Спектакль играли студийцы театра, которые всего на несколько лет были старше своих персонажей. Эфросу важна была предельная узнаваемость героев. Эти же студийцы осуществляли мгновенные перестановки, играли пантомимические сценки из школьной жизни и т.д. Они «переживали» вполне «по Станиславскому», но и учились «представлять». В спектакле засквозил мотив какого-то нового психологического искусства, которое вспомнило о своем театральном происхождении. Психологизм перестал быть скучным, напротив, он стал острым, озорным и волнующим. Убрав стены павильона, они как будто вышли на свежий воздух. Возникло новое ощущение сценического пространства и новое соотношение актера с этим пространством. Именно здесь молодые ученики Эфроса начали то самое броуново движение, которое станет основой его режиссерского почерка на десятилетия.

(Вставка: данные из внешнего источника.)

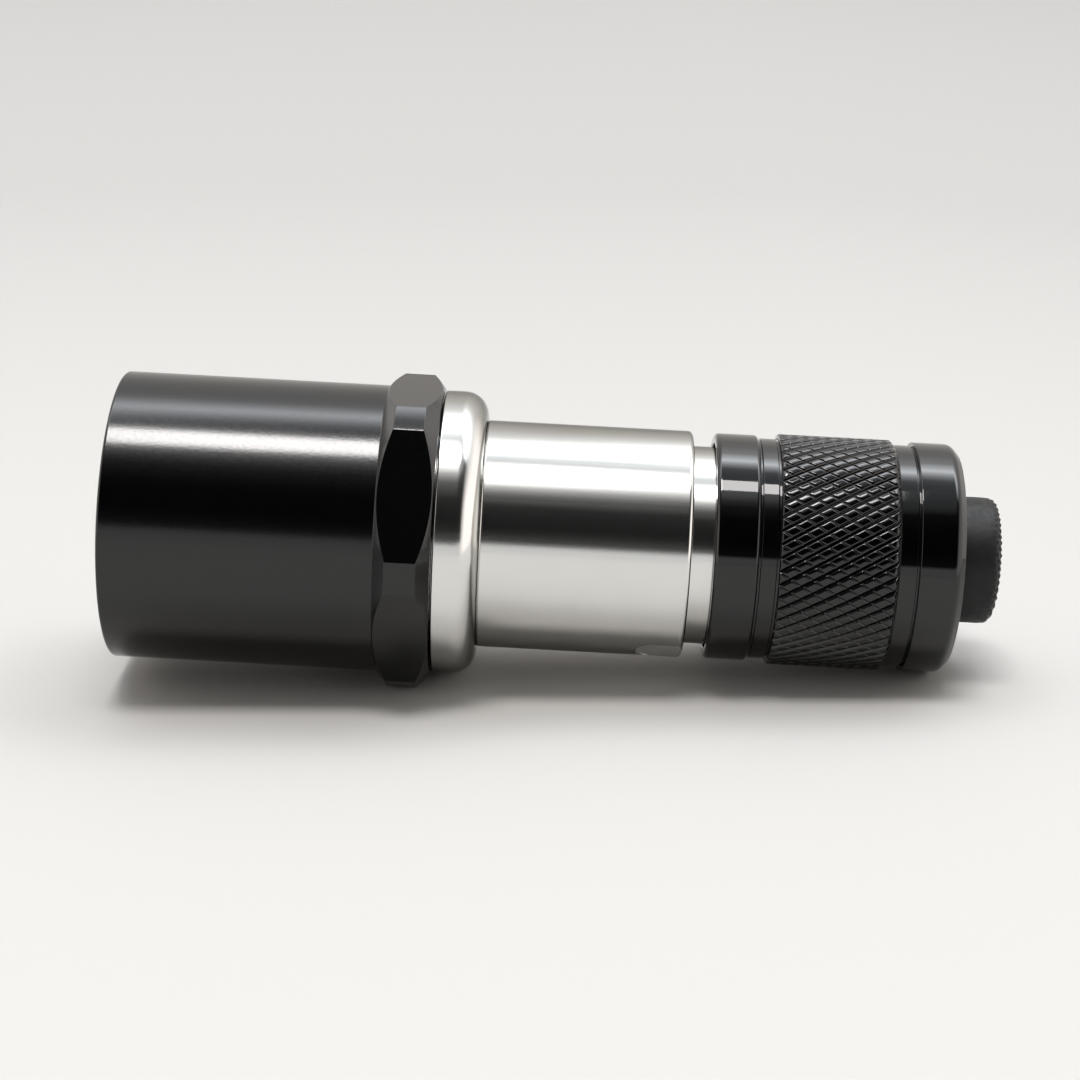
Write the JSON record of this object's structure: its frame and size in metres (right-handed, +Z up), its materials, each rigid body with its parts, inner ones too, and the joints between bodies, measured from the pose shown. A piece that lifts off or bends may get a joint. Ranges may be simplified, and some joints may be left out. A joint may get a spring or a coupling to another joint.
{
  "type": "compact hand torch",
  "caption": "Short pocket torch with a smooth round head, hexagonal anti-roll ring, bright tube, knurled tail cap and rubber push button.",
  "frame": {"origin": "below the middle of the torch's length, on the level of the lowest facet of the hexagonal ring", "axes": "+X along the beam, out of the head; +Z up, square to the facet it rests on; Y to the side"},
  "size_m": [0.098, 0.0354, 0.0323],
  "materials": {
    "head_black": "satin black anodised aluminium",
    "cap_black": "gloss black anodised aluminium",
    "ring_black": "satin black anodised aluminium",
    "tube_silver": "fine-turned satin clear anodised",
    "seal_rubber": "soft matte",
    "boot_rubber": "matte, fine pebbled end",
    "window_glass": "clear, thin antireflection tint",
    "reflector_mirror": "vacuum metallised, slight orange peel",
    "led_phosphor": "yellow phosphor under clear silicone",
    "white_plastic": "matte white",
    "copper_board": "bare copper core, lacquered",
    "brass": "turned",
    "board_green": "solder mask",
    "component_grey": "moulded epoxy",
    "wire_red": "silicone sleeve",
    "spring_gold": "gold flashed spring wire",
    "spring_steel": "bright plated wire",
    "cell_steel": "drawn nickel-plated steel",
    "cell_wrap": "plain blue shrink sleeve",
    "black_plastic": "matte black",
    "washer_nylon": "natural nylon"
  },
  "bodies": {
    "tube": {"battery_tube": "tube_silver", "collar": "tube_silver", "head_o_ring": "seal_rubber", "tail_o_ring": "seal_rubber"},
    "lamp_module": {"reflector": "reflector_mirror", "led_emitter": "led_phosphor", "led_centering_ring": "white_plastic", "led_board": "copper_board", "pill": "brass", "led_wires": "wire_red", "driver_board": "board_green", "driver_components": "component_grey", "driver_contact_spring": "spring_gold", "module_ground_spring": "spring_steel"},
    "head": {"head_shell": "head_black", "lens_retaining_ring": "ring_black", "lens_o_ring": "seal_rubber", "lens": "window_glass"},
    "cell": {"battery_can": "cell_steel", "battery_wrap": "cell_wrap", "battery_positive_cap": "cell_steel"},
    "tail_contact": {"tail_spring": "spring_gold"},
    "tail_cap": {"tail_cap": "cap_black", "switch_retaining_ring": "brass", "switch_board": "board_green", "switch_carrier": "black_plastic", "switch_housing": "black_plastic", "switch_return_spring": "spring_steel", "boot_washer": "washer_nylon"},
    "button": {"switch_plunger": "white_plastic", "switch_boot": "boot_rubber"}
  },
  "joints": [
    {"name": "lamp_module_travel", "type": "slide", "parent": "tube", "child": "lamp_module", "axis": [1, 0, 0], "range_m": [0, 0.005], "deforming": ["module_ground_spring"]},
    {"name": "head_turn", "type": "hinge", "parent": "lamp_module", "child": "head", "pos_m": [0.02895, 0, 0.01615], "axis": [1, 0, 0], "range_deg": [0, 1801]},
    {"name": "cell_withdrawal", "type": "slide", "parent": "tube", "child": "cell", "axis": [-1, 0, 0], "range_m": [0, 0.04]},
    {"name": "tail_cap_travel", "type": "slide", "parent": "cell", "child": "tail_contact", "axis": [-1, 0, 0], "range_m": [0, 0.006]},
    {"name": "tail_cap_turn", "type": "hinge", "parent": "tail_contact", "child": "tail_cap", "pos_m": [-0.03105, 0, 0.01615], "axis": [-1, 0, 0], "range_deg": [0, 2161]},
    {"name": "button_press", "type": "slide", "parent": "tail_cap", "child": "button", "axis": [1, 0, 0], "range_m": [0, 0.0022], "stiffness_N_per_m": 2000, "springref_m": -0.0012, "deforming": ["switch_boot", "switch_return_spring"]}
  ],
  "couplings": [
    {"joint": "head_turn", "follows": "lamp_module_travel", "rad_per_m": 6283.2},
    {"joint": "tail_cap_turn", "follows": "tail_cap_travel", "rad_per_m": 6283.2}
  ]
}
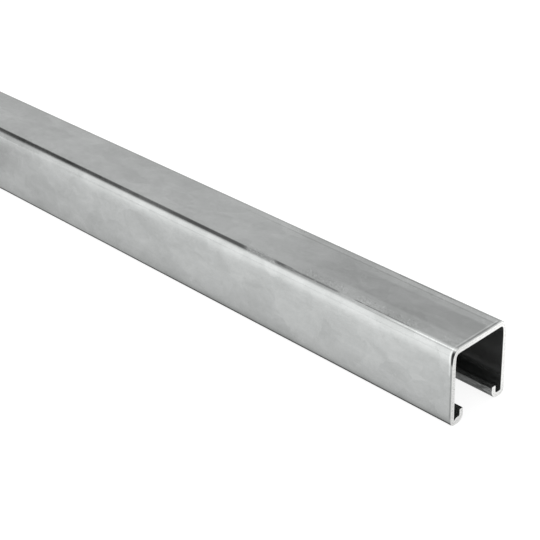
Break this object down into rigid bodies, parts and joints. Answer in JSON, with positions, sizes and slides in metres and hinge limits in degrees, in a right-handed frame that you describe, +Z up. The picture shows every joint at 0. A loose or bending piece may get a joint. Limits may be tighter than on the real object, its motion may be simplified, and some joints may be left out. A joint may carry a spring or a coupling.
{
  "type": "strut channel",
  "caption": "Straight length of roll-formed galvanized steel strut channel with a solid back, two flanges and inward-turned lips beside a long slot.",
  "frame": {"origin": "midway along the length and across the width, at the height of the lips' bottoms, which is the floor the piece lies on", "axes": "+X along the length towards the cut end nearest the camera in the picture, +Y across the width, +Z up from the slot side to the solid back"},
  "size_m": [0.6096, 0.0412, 0.0413],
  "materials": {
    "galvanized_steel": "mill-galvanized, satin, faintly mottled"
  },
  "bodies": {
    "root": {"strut_channel": "galvanized_steel"}
  },
  "joints": []
}
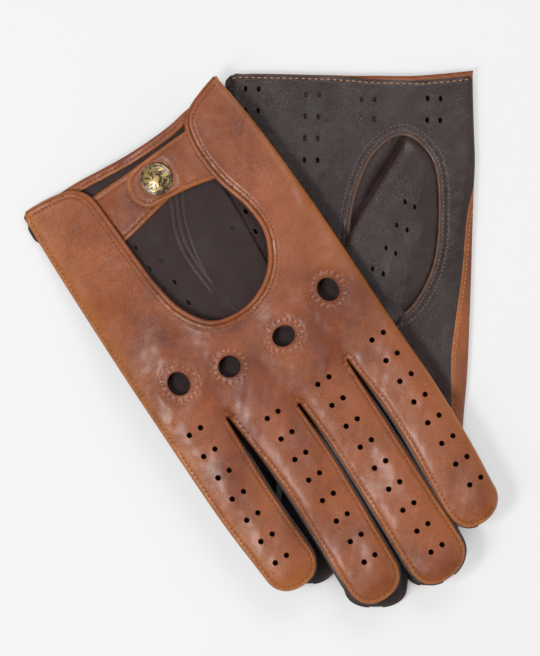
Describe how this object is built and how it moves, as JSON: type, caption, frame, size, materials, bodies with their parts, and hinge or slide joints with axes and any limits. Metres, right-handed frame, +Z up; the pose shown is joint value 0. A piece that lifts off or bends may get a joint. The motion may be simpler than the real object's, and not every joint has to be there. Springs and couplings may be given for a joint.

Через много лет Эфрос вспомнит в своей книге одно место из Ван Гога, где тот описывает замысел картины «Ночное кафе». Адское пекло, демоническую мощь кабака-западни художник хотел передать через «бледную серу», через столкновение и контраст «нежно-розового с кроваво-крас- ным, нежно-зеленого и веронеза с желто-зеленым и жестким сине-зеленым»40. Эфрос завидовал самой возможности передать замысел с такой простотой и строгостью, совершенно недоступной людям театра.
Какими красками описать перемещение эфросовских артистов в пространстве сцены? Вероятно, это можно сравнить с причудливой геометрией биллиардных шаров, бегущих друг другу навстречу, легко касающихся друг друга и разлетающихся в разные стороны по точно вычерченным линиям. Это были сгустки новой театральной энергии, которая питалась новым ощущением времени. То было, если хотите, материальное выражение внутренней свободы, которую Эфрос почувствовал и выразил на своем — режиссерском — языке.
Спектакль «Друг мой, Колька!» начинался с наивной заставки-эпиграфа. В разнообразных позах застыли школьники, как в остановленном кадре немого кино: кто с мячом в руках, кто со скакалкой, кто перед «конем», готовый прыгнуть через него. Остановленное движение, застывшие позы, тишина. И вдруг веселый крик, разрушающий мертвый покой; «Перемена!». И тут же все ожило, завертелось и закружилось, мяч достиг своей цели, на спортивных снарядах стали кувыркаться, словом, пошла жизнь.
Школьная перемена совпала с переменой исторической. Подмастерье почувствовал себя мастером. Он научился формовать сценическое пространство, как скульптор глину. Воздух сцены стал ему послушен, как краски живописцу или ноты музыканту. К тому же он обрел своего ге- роя-протагониста в мальчике-подростке Кольке Снегиреве. Неуживчивый, грубоватый, болезненно застенчивый и предельно честный паренек не мог вынести фальши пионерской жизни, которая была точным слепком с «адского пекла», в котором жили все. Эфрос нащупал атмосферу этого пекла. Его законы и повадки. Весь ханжеский дух общества, кажется, был воплощен в хорошенькой, фееподобной пионервожатой, которую Антонина Дмитриева играла как отечественный вариант эсесовки Эльзы Кох.
Мальчика начинали травить, загоняли в угол. Наконец, ставили к стенке, отделяли ото всех, как зверька в загоне. С Кольки снимали красный галстук. В масштабах нашей школы это был гражданский суд, высшая мера наказания, казнь. В гробовой тишине звучал сухой перестук пионерво- жатиных пальцев по столу, а в ответ ему возникала и разрасталась гнетущая и тревожная дробь барабана. Она доводила до дрожи, до мурашек по спине. Барабан апеллировал к нашей «аффективной памяти». В школьном сюжете всплывал опыт страны, пережившей фашизм и не могущей отделаться от гибельного барабанного боя. Все это было сыграно не на уровне слов, а на уровне ритмов, броунова движения актеров, той самой «бледной серы», которую Эфрос, подобно автору «Ночного кафе», начал добывать из воздуха нашей жизни.
В 1964 году, под занавес хрущевского десятилетия, власть совершила два крупных просчета: открыла дверь на Таганку Юрию Любимову, а также по неизвестным причинам позволила Анатолию Эфросу возглавить Театр имени Ленинского комсомола. Три быстрых года завершили формирование Эфроса-художника, стали переломными в его биографии, так же как и в биографии современной сцены.